**What needs to be done**: Please repeat all of the listing exactly.
=== Data segment ===
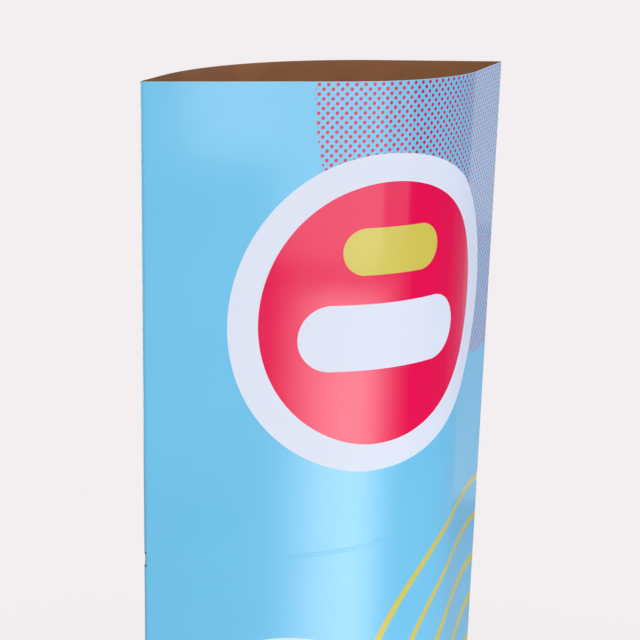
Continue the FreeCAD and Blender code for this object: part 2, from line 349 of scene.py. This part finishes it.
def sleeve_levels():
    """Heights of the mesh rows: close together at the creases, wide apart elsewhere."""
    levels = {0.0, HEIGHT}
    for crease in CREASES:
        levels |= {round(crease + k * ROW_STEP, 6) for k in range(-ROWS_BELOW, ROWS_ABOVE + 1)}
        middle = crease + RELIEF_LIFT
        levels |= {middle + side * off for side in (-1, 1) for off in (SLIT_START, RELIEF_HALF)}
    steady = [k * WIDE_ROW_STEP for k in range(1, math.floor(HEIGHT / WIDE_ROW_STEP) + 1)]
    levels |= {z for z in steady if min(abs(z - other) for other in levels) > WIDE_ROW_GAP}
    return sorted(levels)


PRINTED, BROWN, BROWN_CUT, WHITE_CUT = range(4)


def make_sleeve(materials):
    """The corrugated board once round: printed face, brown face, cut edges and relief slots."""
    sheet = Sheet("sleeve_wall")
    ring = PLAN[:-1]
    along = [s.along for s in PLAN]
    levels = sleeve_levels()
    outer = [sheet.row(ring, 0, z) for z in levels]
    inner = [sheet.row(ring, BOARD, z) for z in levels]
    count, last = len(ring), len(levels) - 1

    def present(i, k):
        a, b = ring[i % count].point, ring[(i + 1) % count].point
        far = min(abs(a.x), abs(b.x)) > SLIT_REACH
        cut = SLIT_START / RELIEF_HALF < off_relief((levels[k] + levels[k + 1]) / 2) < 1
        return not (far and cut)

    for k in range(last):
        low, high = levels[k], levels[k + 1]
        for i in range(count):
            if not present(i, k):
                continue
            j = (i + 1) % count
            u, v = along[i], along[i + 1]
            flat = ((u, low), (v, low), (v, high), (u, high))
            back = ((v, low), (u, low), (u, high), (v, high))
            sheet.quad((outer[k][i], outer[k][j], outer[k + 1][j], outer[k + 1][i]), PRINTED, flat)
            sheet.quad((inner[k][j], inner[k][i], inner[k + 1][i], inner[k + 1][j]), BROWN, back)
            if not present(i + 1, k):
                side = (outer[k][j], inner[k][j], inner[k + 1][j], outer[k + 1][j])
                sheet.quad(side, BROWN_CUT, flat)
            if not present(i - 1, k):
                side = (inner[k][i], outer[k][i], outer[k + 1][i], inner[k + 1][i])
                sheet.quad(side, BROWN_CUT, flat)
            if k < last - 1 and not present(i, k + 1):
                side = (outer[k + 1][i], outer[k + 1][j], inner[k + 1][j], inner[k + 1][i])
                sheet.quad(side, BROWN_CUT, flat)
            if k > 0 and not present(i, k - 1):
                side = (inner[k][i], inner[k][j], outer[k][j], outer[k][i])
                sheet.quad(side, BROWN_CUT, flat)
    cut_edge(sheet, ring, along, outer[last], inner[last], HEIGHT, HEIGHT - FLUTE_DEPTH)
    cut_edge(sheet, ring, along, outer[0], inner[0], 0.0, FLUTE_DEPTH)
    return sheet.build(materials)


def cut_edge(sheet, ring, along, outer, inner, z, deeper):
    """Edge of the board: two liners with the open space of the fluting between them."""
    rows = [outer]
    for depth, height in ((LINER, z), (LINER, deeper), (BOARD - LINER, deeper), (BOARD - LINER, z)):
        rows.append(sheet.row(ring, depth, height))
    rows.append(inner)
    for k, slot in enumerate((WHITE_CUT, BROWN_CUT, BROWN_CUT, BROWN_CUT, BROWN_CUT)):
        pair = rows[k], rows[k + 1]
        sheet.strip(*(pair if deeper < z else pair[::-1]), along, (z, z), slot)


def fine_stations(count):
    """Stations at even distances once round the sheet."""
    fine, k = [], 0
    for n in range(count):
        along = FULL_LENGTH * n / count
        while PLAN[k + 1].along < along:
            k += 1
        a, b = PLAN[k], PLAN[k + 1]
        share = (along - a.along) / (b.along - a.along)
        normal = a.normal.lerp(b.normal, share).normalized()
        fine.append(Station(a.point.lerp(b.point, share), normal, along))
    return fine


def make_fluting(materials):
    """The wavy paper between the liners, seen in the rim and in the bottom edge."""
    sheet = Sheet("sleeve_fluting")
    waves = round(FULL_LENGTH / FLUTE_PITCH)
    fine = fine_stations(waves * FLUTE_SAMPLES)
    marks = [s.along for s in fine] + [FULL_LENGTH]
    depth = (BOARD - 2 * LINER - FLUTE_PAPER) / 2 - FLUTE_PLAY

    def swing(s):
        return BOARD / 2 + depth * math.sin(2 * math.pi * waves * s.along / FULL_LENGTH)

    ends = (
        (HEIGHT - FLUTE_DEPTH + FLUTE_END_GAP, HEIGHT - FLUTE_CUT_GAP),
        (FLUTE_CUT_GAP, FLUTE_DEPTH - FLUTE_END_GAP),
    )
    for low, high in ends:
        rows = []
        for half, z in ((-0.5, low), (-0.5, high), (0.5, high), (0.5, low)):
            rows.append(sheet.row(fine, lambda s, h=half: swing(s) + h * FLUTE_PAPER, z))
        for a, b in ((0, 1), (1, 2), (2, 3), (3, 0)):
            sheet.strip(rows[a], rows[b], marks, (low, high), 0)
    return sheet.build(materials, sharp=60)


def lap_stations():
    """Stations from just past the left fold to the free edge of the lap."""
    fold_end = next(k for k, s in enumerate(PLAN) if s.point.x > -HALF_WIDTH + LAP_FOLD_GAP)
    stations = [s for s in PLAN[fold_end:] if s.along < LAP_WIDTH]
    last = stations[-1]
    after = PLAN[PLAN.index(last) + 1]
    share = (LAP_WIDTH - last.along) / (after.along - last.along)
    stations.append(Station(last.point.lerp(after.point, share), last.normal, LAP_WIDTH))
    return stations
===
**Solution to the exercise**:
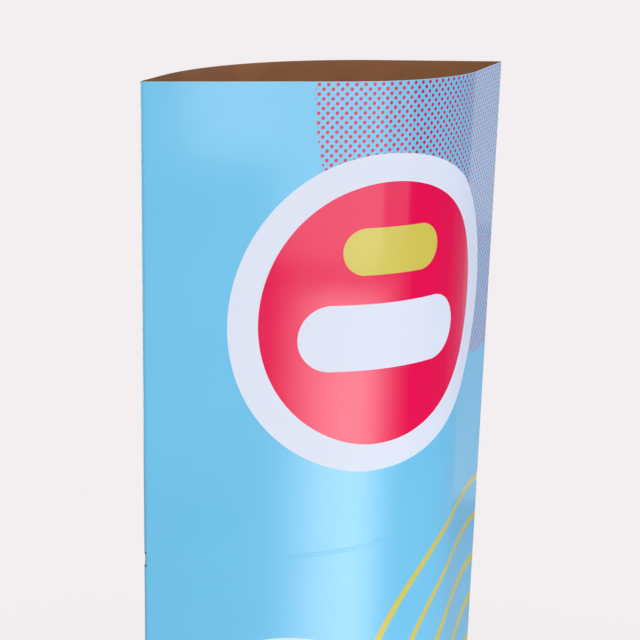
Continue the FreeCAD and Blender code for this object: part 2, from line 349 of scene.py. This part finishes it.
def sleeve_levels():
    """Heights of the mesh rows: close together at the creases, wide apart elsewhere."""
    levels = {0.0, HEIGHT}
    for crease in CREASES:
        levels |= {round(crease + k * ROW_STEP, 6) for k in range(-ROWS_BELOW, ROWS_ABOVE + 1)}
        middle = crease + RELIEF_LIFT
        levels |= {middle + side * off for side in (-1, 1) for off in (SLIT_START, RELIEF_HALF)}
    steady = [k * WIDE_ROW_STEP for k in range(1, math.floor(HEIGHT / WIDE_ROW_STEP) + 1)]
    levels |= {z for z in steady if min(abs(z - other) for other in levels) > WIDE_ROW_GAP}
    return sorted(levels)


PRINTED, BROWN, BROWN_CUT, WHITE_CUT = range(4)


def make_sleeve(materials):
    """The corrugated board once round: printed face, brown face, cut edges and relief slots."""
    sheet = Sheet("sleeve_wall")
    ring = PLAN[:-1]
    along = [s.along for s in PLAN]
    levels = sleeve_levels()
    outer = [sheet.row(ring, 0, z) for z in levels]
    inner = [sheet.row(ring, BOARD, z) for z in levels]
    count, last = len(ring), len(levels) - 1

    def present(i, k):
        a, b = ring[i % count].point, ring[(i + 1) % count].point
        far = min(abs(a.x), abs(b.x)) > SLIT_REACH
        cut = SLIT_START / RELIEF_HALF < off_relief((levels[k] + levels[k + 1]) / 2) < 1
        return not (far and cut)

    for k in range(last):
        low, high = levels[k], levels[k + 1]
        for i in range(count):
            if not present(i, k):
                continue
            j = (i + 1) % count
            u, v = along[i], along[i + 1]
            flat = ((u, low), (v, low), (v, high), (u, high))
            back = ((v, low), (u, low), (u, high), (v, high))
            sheet.quad((outer[k][i], outer[k][j], outer[k + 1][j], outer[k + 1][i]), PRINTED, flat)
            sheet.quad((inner[k][j], inner[k][i], inner[k + 1][i], inner[k + 1][j]), BROWN, back)
            if not present(i + 1, k):
                side = (outer[k][j], inner[k][j], inner[k + 1][j], outer[k + 1][j])
                sheet.quad(side, BROWN_CUT, flat)
            if not present(i - 1, k):
                side = (inner[k][i], outer[k][i], outer[k + 1][i], inner[k + 1][i])
                sheet.quad(side, BROWN_CUT, flat)
            if k < last - 1 and not present(i, k + 1):
                side = (outer[k + 1][i], outer[k + 1][j], inner[k + 1][j], inner[k + 1][i])
                sheet.quad(side, BROWN_CUT, flat)
            if k > 0 and not present(i, k - 1):
                side = (inner[k][i], inner[k][j], outer[k][j], outer[k][i])
                sheet.quad(side, BROWN_CUT, flat)
    cut_edge(sheet, ring, along, outer[last], inner[last], HEIGHT, HEIGHT - FLUTE_DEPTH)
    cut_edge(sheet, ring, along, outer[0], inner[0], 0.0, FLUTE_DEPTH)
    return sheet.build(materials)


def cut_edge(sheet, ring, along, outer, inner, z, deeper):
    """Edge of the board: two liners with the open space of the fluting between them."""
    rows = [outer]
    for depth, height in ((LINER, z), (LINER, deeper), (BOARD - LINER, deeper), (BOARD - LINER, z)):
        rows.append(sheet.row(ring, depth, height))
    rows.append(inner)
    for k, slot in enumerate((WHITE_CUT, BROWN_CUT, BROWN_CUT, BROWN_CUT, BROWN_CUT)):
        pair = rows[k], rows[k + 1]
        sheet.strip(*(pair if deeper < z else pair[::-1]), along, (z, z), slot)


def fine_stations(count):
    """Stations at even distances once round the sheet."""
    fine, k = [], 0
    for n in range(count):
        along = FULL_LENGTH * n / count
        while PLAN[k + 1].along < along:
            k += 1
        a, b = PLAN[k], PLAN[k + 1]
        share = (along - a.along) / (b.along - a.along)
        normal = a.normal.lerp(b.normal, share).normalized()
        fine.append(Station(a.point.lerp(b.point, share), normal, along))
    return fine


def make_fluting(materials):
    """The wavy paper between the liners, seen in the rim and in the bottom edge."""
    sheet = Sheet("sleeve_fluting")
    waves = round(FULL_LENGTH / FLUTE_PITCH)
    fine = fine_stations(waves * FLUTE_SAMPLES)
    marks = [s.along for s in fine] + [FULL_LENGTH]
    depth = (BOARD - 2 * LINER - FLUTE_PAPER) / 2 - FLUTE_PLAY

    def swing(s):
        return BOARD / 2 + depth * math.sin(2 * math.pi * waves * s.along / FULL_LENGTH)

    ends = (
        (HEIGHT - FLUTE_DEPTH + FLUTE_END_GAP, HEIGHT - FLUTE_CUT_GAP),
        (FLUTE_CUT_GAP, FLUTE_DEPTH - FLUTE_END_GAP),
    )
    for low, high in ends:
        rows = []
        for half, z in ((-0.5, low), (-0.5, high), (0.5, high), (0.5, low)):
            rows.append(sheet.row(fine, lambda s, h=half: swing(s) + h * FLUTE_PAPER, z))
        for a, b in ((0, 1), (1, 2), (2, 3), (3, 0)):
            sheet.strip(rows[a], rows[b], marks, (low, high), 0)
    return sheet.build(materials, sharp=60)


def lap_stations():
    """Stations from just past the left fold to the free edge of the lap."""
    fold_end = next(k for k, s in enumerate(PLAN) if s.point.x > -HALF_WIDTH + LAP_FOLD_GAP)
    stations = [s for s in PLAN[fold_end:] if s.along < LAP_WIDTH]
    last = stations[-1]
    after = PLAN[PLAN.index(last) + 1]
    share = (LAP_WIDTH - last.along) / (after.along - last.along)
    stations.append(Station(last.point.lerp(after.point, share), last.normal, LAP_WIDTH))
    return stations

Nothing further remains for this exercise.